**EXERCISE DIRECTIONS**
Repeat the listing below word for word, stopping after the line that contains "ORIGIN = Vector(0, 0, 0)".

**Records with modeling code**
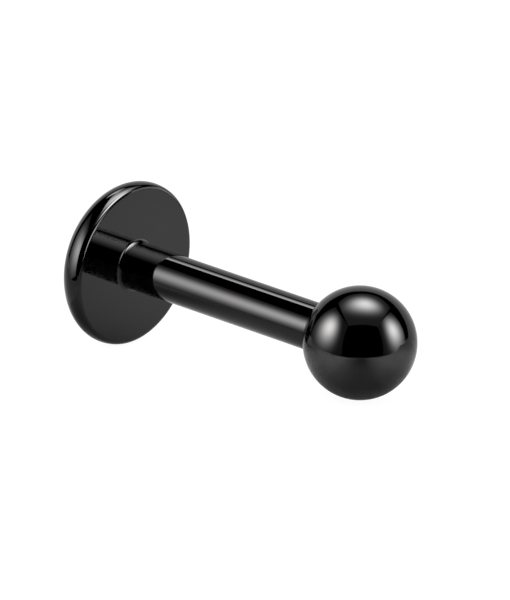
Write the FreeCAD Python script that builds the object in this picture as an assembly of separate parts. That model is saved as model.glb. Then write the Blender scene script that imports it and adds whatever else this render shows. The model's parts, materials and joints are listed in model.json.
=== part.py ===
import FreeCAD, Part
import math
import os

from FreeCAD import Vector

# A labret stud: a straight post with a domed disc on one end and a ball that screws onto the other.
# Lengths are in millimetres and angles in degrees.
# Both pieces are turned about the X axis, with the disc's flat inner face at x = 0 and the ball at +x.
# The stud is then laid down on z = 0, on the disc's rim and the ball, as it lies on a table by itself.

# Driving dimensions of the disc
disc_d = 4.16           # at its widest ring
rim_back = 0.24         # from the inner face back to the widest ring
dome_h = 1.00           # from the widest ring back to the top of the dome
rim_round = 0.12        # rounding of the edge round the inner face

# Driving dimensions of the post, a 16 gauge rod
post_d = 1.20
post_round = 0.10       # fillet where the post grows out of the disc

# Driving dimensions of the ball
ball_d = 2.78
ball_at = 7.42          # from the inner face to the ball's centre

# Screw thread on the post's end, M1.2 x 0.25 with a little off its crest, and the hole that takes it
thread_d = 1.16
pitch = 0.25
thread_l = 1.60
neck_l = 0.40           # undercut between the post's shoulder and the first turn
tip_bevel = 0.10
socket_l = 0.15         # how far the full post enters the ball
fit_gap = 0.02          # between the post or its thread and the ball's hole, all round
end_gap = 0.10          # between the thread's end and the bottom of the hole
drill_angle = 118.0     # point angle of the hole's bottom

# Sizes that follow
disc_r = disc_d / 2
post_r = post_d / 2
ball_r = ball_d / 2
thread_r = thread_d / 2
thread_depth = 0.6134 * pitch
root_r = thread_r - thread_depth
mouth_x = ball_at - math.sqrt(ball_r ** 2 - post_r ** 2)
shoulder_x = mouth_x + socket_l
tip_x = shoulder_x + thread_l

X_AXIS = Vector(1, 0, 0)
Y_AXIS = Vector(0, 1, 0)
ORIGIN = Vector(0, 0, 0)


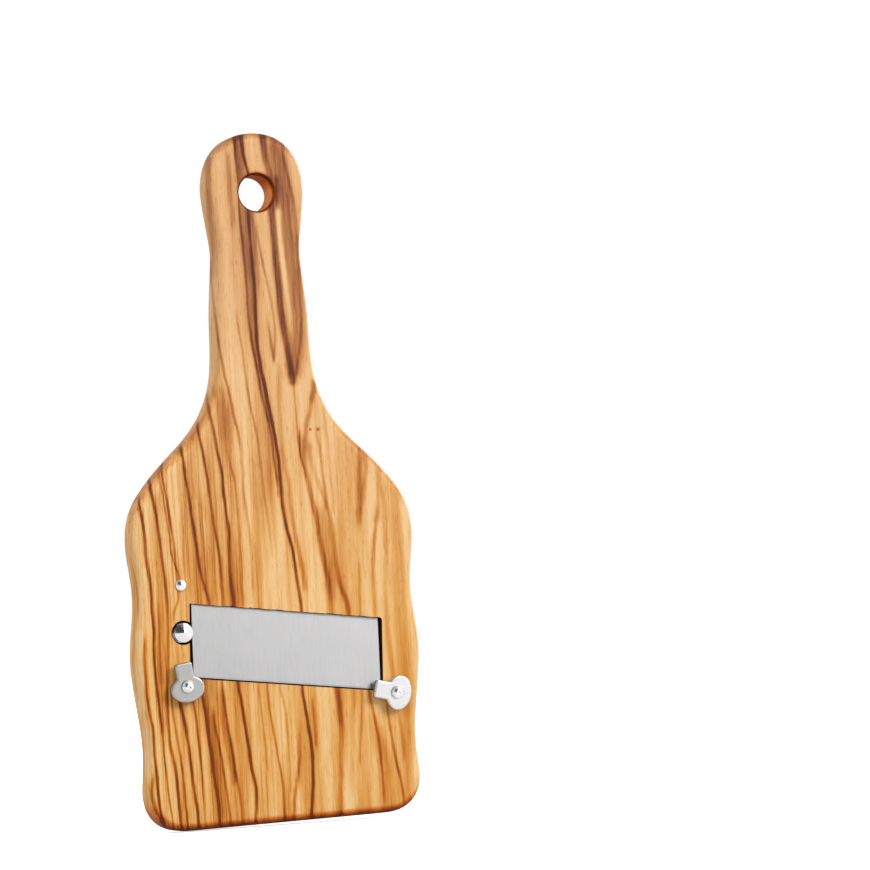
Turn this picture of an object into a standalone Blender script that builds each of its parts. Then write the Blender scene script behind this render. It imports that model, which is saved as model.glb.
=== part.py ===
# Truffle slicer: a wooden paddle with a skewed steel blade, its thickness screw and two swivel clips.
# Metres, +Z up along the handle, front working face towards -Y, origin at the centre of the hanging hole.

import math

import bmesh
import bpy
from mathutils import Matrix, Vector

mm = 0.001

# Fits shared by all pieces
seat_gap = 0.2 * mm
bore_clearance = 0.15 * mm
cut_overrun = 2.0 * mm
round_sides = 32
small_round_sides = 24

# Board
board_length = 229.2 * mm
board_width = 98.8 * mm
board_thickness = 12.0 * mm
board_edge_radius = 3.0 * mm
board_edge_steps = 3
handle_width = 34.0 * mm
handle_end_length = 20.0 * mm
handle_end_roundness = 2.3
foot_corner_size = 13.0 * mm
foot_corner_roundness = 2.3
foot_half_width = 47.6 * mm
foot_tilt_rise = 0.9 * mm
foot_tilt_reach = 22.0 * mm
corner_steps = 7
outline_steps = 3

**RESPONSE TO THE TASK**
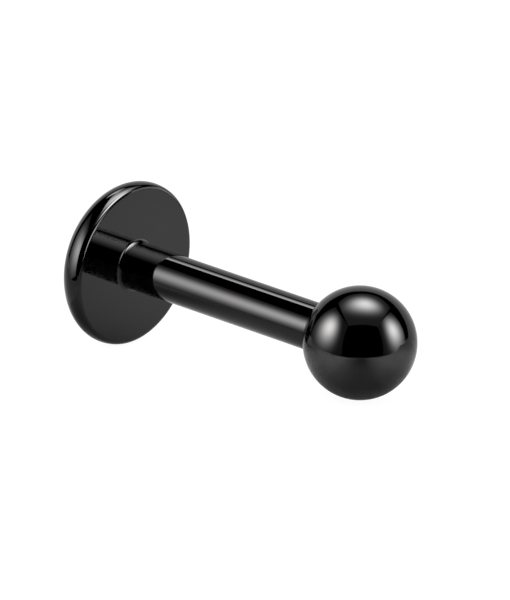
Write the FreeCAD Python script that builds the object in this picture as an assembly of separate parts. That model is saved as model.glb. Then write the Blender scene script that imports it and adds whatever else this render shows. The model's parts, materials and joints are listed in model.json.
=== part.py ===
import FreeCAD, Part
import math
import os

from FreeCAD import Vector

# A labret stud: a straight post with a domed disc on one end and a ball that screws onto the other.
# Lengths are in millimetres and angles in degrees.
# Both pieces are turned about the X axis, with the disc's flat inner face at x = 0 and the ball at +x.
# The stud is then laid down on z = 0, on the disc's rim and the ball, as it lies on a table by itself.

# Driving dimensions of the disc
disc_d = 4.16           # at its widest ring
rim_back = 0.24         # from the inner face back to the widest ring
dome_h = 1.00           # from the widest ring back to the top of the dome
rim_round = 0.12        # rounding of the edge round the inner face

# Driving dimensions of the post, a 16 gauge rod
post_d = 1.20
post_round = 0.10       # fillet where the post grows out of the disc

# Driving dimensions of the ball
ball_d = 2.78
ball_at = 7.42          # from the inner face to the ball's centre

# Screw thread on the post's end, M1.2 x 0.25 with a little off its crest, and the hole that takes it
thread_d = 1.16
pitch = 0.25
thread_l = 1.60
neck_l = 0.40           # undercut between the post's shoulder and the first turn
tip_bevel = 0.10
socket_l = 0.15         # how far the full post enters the ball
fit_gap = 0.02          # between the post or its thread and the ball's hole, all round
end_gap = 0.10          # between the thread's end and the bottom of the hole
drill_angle = 118.0     # point angle of the hole's bottom

# Sizes that follow
disc_r = disc_d / 2
post_r = post_d / 2
ball_r = ball_d / 2
thread_r = thread_d / 2
thread_depth = 0.6134 * pitch
root_r = thread_r - thread_depth
mouth_x = ball_at - math.sqrt(ball_r ** 2 - post_r ** 2)
shoulder_x = mouth_x + socket_l
tip_x = shoulder_x + thread_l

X_AXIS = Vector(1, 0, 0)
Y_AXIS = Vector(0, 1, 0)
ORIGIN = Vector(0, 0, 0)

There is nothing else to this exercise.